== Exercise goal ==
Take the data below and write out exactly the lines from the one with "Reconstruct the object" through the one with "from mathutils import Vector"; omit every other line.
++++ Excerpted records ++++
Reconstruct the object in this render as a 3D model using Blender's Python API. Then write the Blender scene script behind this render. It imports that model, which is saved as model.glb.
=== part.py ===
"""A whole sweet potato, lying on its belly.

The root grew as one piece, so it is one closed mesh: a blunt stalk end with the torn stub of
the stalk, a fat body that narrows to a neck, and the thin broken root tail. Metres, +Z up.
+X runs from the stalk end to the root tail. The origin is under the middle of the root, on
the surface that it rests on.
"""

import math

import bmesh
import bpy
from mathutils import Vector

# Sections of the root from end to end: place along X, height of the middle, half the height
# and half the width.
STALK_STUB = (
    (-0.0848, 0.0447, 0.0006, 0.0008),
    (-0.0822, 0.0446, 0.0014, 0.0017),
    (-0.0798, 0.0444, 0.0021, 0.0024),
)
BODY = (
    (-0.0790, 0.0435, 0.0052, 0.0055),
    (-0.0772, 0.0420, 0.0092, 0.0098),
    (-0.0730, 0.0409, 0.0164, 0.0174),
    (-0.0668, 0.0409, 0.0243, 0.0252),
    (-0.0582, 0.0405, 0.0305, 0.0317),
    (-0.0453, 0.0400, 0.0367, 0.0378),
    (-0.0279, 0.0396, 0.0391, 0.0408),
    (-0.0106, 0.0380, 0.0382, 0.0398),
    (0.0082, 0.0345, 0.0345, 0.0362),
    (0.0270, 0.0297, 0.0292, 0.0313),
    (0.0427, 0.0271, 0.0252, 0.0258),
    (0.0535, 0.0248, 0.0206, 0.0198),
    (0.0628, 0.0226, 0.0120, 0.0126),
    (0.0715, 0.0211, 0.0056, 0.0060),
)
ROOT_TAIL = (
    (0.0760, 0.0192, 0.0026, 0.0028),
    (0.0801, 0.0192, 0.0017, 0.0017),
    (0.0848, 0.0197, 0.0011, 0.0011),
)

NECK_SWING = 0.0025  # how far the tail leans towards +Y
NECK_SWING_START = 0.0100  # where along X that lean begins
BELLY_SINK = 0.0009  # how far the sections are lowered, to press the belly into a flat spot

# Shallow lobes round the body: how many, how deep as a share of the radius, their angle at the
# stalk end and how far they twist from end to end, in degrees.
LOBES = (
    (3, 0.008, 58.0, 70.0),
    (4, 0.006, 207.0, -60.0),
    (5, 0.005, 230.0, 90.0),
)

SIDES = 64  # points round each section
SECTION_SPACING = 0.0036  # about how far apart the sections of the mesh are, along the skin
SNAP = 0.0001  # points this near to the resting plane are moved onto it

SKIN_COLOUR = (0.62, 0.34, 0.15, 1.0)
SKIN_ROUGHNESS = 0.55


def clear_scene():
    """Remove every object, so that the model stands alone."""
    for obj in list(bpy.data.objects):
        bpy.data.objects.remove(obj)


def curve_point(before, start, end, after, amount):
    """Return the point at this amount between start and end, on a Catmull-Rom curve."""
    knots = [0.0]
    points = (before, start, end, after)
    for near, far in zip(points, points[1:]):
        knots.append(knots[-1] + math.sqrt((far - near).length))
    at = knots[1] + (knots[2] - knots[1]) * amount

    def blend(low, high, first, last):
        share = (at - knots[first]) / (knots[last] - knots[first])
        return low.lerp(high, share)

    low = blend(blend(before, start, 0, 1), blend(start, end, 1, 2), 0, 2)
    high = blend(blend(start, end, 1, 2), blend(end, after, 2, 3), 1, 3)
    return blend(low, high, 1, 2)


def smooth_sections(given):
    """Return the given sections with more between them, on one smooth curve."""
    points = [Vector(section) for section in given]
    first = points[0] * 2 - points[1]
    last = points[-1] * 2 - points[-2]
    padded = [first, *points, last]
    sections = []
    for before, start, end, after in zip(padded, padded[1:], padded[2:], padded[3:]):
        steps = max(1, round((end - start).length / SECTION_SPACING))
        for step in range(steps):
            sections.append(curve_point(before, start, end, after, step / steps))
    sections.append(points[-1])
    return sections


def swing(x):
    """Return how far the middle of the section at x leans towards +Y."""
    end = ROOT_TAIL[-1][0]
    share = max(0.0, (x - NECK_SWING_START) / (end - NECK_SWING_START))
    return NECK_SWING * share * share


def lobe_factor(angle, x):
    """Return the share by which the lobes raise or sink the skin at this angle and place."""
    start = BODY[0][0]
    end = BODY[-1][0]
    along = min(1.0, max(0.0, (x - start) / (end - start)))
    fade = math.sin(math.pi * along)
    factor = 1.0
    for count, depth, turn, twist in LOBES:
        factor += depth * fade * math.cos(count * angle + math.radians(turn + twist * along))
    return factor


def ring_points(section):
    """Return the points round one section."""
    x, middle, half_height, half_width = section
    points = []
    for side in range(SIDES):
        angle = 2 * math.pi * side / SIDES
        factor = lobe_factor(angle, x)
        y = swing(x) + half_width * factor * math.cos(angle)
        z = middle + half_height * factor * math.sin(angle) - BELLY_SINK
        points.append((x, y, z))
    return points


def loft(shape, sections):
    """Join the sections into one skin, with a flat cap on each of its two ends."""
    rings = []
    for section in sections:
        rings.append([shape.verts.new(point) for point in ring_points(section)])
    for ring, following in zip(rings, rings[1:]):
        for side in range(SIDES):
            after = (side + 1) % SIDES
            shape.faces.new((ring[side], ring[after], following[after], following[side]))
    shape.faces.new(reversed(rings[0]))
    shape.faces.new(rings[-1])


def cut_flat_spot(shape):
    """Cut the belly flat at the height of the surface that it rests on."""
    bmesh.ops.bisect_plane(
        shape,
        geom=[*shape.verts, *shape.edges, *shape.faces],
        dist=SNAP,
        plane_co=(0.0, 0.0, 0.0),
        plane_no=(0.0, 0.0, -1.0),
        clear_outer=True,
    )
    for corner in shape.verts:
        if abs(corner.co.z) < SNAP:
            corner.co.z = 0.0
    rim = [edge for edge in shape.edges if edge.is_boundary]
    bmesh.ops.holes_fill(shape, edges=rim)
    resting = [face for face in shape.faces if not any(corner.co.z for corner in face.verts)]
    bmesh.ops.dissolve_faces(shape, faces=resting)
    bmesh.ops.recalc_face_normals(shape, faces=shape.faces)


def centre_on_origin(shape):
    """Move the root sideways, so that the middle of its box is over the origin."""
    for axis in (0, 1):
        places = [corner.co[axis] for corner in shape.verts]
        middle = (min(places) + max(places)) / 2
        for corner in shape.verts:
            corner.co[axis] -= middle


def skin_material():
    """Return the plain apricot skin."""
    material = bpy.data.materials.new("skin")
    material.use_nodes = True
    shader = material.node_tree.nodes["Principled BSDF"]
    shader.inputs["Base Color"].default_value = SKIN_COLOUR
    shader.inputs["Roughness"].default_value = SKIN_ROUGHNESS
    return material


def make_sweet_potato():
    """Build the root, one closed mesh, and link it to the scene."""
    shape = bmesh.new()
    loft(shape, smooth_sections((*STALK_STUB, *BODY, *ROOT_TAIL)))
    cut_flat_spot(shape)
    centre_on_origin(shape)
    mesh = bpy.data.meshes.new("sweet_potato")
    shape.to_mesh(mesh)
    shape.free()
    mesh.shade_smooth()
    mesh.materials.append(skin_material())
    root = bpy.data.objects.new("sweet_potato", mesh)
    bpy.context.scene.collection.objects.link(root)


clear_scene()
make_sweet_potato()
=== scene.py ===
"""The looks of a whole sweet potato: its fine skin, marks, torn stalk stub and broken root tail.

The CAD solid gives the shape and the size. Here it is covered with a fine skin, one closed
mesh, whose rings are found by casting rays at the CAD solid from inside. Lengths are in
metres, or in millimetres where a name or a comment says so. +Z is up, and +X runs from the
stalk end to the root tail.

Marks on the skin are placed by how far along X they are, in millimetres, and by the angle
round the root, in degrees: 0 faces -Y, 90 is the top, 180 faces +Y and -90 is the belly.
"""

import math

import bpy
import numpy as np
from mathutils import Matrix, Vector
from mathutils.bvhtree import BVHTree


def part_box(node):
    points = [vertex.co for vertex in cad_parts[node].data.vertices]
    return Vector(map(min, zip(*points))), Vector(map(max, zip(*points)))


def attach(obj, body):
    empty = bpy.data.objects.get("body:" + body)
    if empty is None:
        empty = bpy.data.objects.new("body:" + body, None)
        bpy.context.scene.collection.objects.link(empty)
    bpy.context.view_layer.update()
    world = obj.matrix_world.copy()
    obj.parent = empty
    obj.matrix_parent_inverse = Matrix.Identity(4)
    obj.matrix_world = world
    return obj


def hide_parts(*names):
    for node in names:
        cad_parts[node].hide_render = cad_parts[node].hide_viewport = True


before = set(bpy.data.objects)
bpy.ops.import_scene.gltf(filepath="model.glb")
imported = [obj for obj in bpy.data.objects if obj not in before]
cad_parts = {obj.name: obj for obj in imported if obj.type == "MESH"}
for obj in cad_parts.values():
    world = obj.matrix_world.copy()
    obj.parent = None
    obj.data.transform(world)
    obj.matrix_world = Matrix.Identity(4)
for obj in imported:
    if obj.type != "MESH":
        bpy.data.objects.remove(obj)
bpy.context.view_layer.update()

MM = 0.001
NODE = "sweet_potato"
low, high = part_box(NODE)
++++
++++ Excerpted records ++++
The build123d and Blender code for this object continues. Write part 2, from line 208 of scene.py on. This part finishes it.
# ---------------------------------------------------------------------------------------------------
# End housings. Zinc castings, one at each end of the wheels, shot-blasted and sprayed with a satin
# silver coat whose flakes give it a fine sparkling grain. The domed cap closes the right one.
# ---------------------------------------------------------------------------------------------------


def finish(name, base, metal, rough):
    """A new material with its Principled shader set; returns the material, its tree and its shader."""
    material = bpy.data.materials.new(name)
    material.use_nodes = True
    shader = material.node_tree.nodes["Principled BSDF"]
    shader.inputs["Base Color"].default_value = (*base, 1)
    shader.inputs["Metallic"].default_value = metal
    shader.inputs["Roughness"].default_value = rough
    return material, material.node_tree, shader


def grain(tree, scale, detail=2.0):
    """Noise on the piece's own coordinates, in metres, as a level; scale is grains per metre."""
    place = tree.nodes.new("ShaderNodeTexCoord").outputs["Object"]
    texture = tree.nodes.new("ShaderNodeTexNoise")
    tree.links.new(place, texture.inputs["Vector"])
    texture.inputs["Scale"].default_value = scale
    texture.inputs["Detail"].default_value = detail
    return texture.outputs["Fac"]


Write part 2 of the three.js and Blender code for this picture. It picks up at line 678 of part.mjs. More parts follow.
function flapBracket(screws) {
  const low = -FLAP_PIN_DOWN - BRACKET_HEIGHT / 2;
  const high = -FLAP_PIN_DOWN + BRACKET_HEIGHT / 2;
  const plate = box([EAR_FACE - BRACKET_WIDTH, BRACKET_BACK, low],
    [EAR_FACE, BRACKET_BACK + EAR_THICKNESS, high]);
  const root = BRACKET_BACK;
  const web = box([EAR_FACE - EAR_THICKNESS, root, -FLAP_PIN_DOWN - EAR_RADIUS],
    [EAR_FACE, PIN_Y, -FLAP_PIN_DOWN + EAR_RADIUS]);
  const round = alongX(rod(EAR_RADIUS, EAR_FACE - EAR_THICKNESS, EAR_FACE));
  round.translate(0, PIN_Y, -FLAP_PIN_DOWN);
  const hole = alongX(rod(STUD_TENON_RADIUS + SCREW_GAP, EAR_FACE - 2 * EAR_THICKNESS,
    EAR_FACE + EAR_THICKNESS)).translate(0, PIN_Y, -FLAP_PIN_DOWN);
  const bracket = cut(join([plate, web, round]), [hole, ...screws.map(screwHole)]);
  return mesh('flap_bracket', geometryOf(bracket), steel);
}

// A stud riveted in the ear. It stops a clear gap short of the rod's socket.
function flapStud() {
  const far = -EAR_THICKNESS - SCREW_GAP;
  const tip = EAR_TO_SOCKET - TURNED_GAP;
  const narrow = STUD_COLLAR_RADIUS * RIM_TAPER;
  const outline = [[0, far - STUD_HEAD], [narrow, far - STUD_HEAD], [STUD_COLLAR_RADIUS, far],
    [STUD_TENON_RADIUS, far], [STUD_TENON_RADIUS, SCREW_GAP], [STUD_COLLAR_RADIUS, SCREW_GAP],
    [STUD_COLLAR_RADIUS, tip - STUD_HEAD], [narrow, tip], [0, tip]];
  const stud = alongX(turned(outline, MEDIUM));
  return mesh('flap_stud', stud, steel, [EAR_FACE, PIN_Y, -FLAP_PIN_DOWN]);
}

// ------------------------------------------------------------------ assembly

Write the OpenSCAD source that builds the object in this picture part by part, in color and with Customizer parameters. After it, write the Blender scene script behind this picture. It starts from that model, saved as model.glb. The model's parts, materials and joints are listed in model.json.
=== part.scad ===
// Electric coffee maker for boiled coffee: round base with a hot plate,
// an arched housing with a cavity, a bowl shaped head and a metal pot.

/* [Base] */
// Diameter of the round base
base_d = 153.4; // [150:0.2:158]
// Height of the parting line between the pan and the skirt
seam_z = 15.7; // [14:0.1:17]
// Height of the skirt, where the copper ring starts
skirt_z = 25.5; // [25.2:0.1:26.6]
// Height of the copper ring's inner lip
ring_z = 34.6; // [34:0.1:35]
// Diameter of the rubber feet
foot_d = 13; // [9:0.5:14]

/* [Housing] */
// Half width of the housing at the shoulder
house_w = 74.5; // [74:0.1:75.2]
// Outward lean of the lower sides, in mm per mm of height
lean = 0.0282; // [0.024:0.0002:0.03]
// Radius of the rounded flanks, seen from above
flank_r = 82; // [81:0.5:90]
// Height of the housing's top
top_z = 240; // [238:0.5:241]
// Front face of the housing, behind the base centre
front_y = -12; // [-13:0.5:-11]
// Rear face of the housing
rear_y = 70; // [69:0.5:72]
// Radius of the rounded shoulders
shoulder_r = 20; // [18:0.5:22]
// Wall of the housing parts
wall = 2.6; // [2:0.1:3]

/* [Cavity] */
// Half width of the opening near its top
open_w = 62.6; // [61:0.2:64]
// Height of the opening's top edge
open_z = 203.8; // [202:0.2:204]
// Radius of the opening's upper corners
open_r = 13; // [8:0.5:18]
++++
++++ Excerpted records ++++
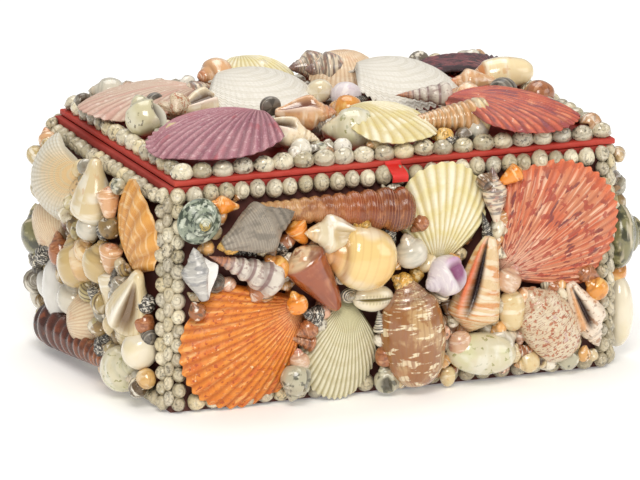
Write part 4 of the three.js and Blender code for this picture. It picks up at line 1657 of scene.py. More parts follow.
++++
== Result ==
Reconstruct the object in this render as a 3D model using Blender's Python API. Then write the Blender scene script behind this render. It imports that model, which is saved as model.glb.
=== part.py ===
"""A whole sweet potato, lying on its belly.

The root grew as one piece, so it is one closed mesh: a blunt stalk end with the torn stub of
the stalk, a fat body that narrows to a neck, and the thin broken root tail. Metres, +Z up.
+X runs from the stalk end to the root tail. The origin is under the middle of the root, on
the surface that it rests on.
"""

import math

import bmesh
import bpy
from mathutils import Vector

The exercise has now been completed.